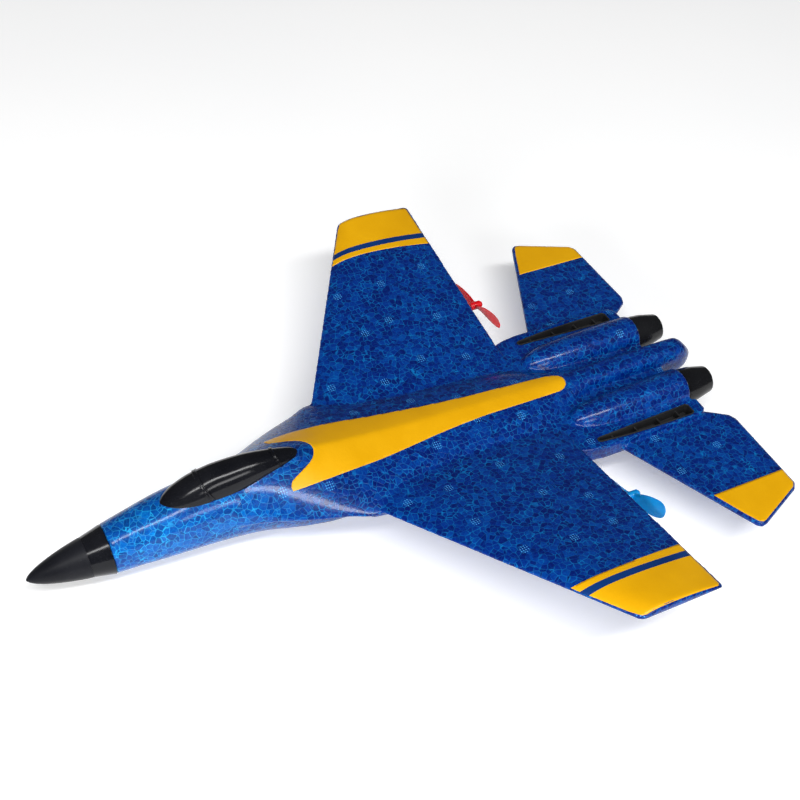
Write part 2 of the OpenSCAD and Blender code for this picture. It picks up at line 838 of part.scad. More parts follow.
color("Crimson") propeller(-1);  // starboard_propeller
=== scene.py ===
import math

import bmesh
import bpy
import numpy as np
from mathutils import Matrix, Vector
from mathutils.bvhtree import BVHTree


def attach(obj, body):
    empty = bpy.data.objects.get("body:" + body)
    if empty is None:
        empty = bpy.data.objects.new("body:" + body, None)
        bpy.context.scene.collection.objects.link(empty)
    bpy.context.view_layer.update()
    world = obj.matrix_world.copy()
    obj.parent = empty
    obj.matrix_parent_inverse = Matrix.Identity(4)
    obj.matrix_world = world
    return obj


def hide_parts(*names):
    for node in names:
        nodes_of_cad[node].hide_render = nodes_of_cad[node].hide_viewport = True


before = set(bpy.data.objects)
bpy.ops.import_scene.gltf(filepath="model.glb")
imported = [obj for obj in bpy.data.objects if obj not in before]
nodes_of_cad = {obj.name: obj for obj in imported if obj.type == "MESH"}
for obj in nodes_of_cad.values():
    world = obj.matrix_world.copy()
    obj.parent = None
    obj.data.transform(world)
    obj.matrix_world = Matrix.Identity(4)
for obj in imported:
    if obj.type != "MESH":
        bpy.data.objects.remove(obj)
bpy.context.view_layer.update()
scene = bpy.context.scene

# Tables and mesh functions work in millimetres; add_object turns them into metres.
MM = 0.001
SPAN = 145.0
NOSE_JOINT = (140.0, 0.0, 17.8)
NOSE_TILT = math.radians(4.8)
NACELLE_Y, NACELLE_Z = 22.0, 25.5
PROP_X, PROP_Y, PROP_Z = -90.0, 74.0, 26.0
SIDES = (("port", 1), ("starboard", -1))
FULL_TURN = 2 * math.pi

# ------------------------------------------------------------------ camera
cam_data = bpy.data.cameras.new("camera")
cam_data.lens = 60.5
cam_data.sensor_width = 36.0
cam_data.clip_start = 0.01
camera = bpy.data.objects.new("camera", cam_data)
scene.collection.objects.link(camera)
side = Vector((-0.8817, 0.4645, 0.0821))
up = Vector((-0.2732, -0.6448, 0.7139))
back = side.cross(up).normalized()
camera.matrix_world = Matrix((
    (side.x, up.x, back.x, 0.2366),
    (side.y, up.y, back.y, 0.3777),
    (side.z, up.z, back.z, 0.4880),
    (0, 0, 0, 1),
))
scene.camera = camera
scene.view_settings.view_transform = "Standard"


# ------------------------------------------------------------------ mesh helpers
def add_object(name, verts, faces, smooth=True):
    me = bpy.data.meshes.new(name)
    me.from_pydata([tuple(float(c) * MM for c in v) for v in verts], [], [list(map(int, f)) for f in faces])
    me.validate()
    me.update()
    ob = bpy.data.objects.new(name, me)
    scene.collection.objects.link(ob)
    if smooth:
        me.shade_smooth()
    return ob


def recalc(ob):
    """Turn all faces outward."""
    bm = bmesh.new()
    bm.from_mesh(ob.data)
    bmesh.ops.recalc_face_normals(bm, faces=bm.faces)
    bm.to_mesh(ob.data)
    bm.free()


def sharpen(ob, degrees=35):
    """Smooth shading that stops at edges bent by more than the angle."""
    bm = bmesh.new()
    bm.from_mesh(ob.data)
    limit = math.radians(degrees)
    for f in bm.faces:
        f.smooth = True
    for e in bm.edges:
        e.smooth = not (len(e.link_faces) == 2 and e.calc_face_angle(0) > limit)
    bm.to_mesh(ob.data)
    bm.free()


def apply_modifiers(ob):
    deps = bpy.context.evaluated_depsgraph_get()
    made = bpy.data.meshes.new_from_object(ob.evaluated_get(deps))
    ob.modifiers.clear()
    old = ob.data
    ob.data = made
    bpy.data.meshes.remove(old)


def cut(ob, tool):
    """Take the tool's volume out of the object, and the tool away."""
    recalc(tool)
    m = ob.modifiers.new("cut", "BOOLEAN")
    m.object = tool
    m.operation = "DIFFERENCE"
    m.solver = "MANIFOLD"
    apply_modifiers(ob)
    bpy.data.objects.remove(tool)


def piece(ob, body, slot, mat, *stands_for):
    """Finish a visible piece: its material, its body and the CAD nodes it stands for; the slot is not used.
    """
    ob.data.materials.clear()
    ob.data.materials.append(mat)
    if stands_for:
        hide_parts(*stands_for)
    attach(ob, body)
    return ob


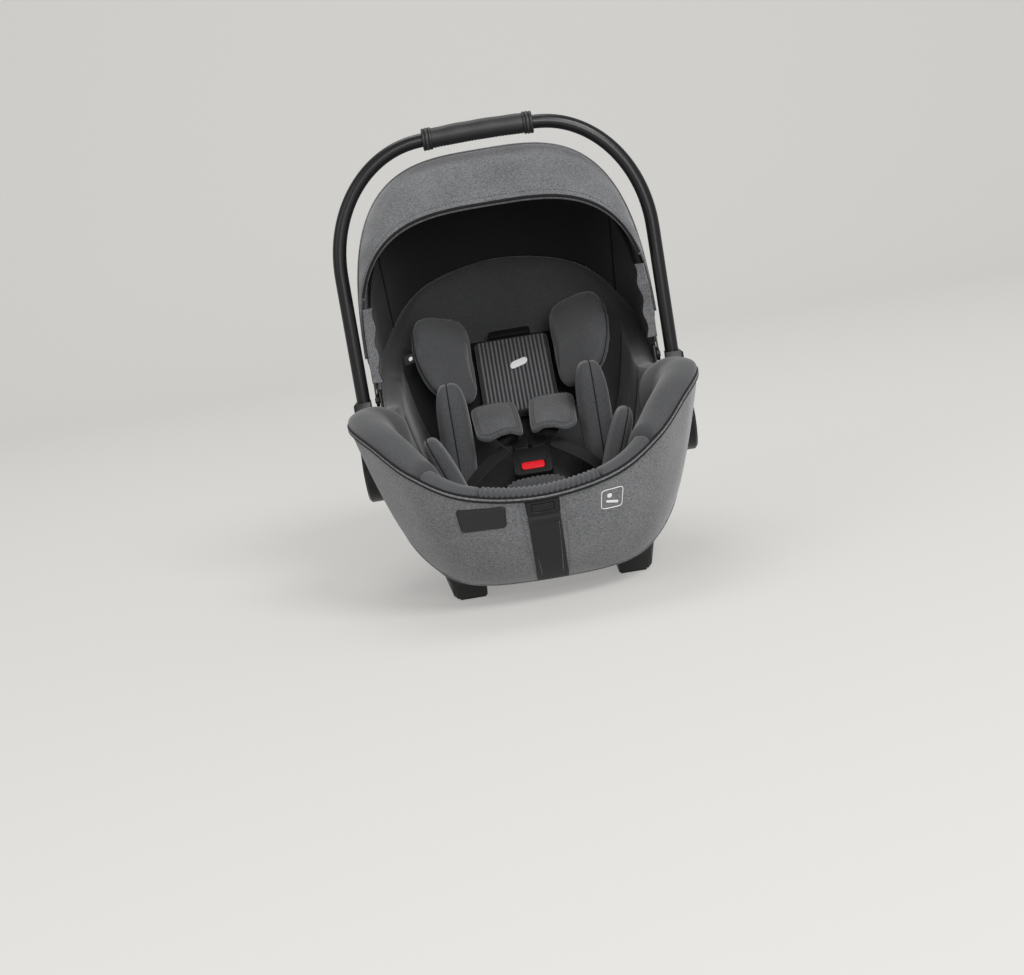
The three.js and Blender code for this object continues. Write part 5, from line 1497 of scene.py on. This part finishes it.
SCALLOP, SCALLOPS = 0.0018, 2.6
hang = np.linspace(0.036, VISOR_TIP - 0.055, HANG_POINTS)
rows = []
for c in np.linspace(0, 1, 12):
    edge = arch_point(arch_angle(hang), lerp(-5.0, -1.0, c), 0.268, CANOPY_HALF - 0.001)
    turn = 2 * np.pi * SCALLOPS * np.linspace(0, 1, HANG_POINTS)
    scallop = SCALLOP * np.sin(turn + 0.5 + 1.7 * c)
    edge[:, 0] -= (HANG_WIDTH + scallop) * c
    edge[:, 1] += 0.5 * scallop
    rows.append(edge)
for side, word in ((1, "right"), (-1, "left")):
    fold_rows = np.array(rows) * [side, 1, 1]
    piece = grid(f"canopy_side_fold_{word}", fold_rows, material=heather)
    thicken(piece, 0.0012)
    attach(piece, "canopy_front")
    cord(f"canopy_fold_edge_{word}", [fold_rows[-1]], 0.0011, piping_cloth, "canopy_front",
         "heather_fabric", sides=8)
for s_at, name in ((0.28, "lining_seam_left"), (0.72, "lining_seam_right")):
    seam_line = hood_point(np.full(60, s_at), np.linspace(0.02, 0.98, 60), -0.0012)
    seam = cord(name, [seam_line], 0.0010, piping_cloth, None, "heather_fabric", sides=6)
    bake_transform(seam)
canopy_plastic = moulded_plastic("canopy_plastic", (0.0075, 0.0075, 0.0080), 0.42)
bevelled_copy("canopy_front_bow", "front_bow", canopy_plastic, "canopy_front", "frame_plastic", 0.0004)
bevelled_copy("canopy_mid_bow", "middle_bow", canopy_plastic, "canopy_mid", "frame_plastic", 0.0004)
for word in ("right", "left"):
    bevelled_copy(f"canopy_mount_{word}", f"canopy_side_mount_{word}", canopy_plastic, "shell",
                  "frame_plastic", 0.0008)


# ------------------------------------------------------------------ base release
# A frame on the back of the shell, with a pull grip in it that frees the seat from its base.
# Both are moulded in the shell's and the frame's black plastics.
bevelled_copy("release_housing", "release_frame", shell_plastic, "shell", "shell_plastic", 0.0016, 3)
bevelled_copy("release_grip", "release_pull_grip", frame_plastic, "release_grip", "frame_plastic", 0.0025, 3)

Task to complete
Within the listing, how many lines hold the word "body"? Only the number is to be given.

Answer in full
6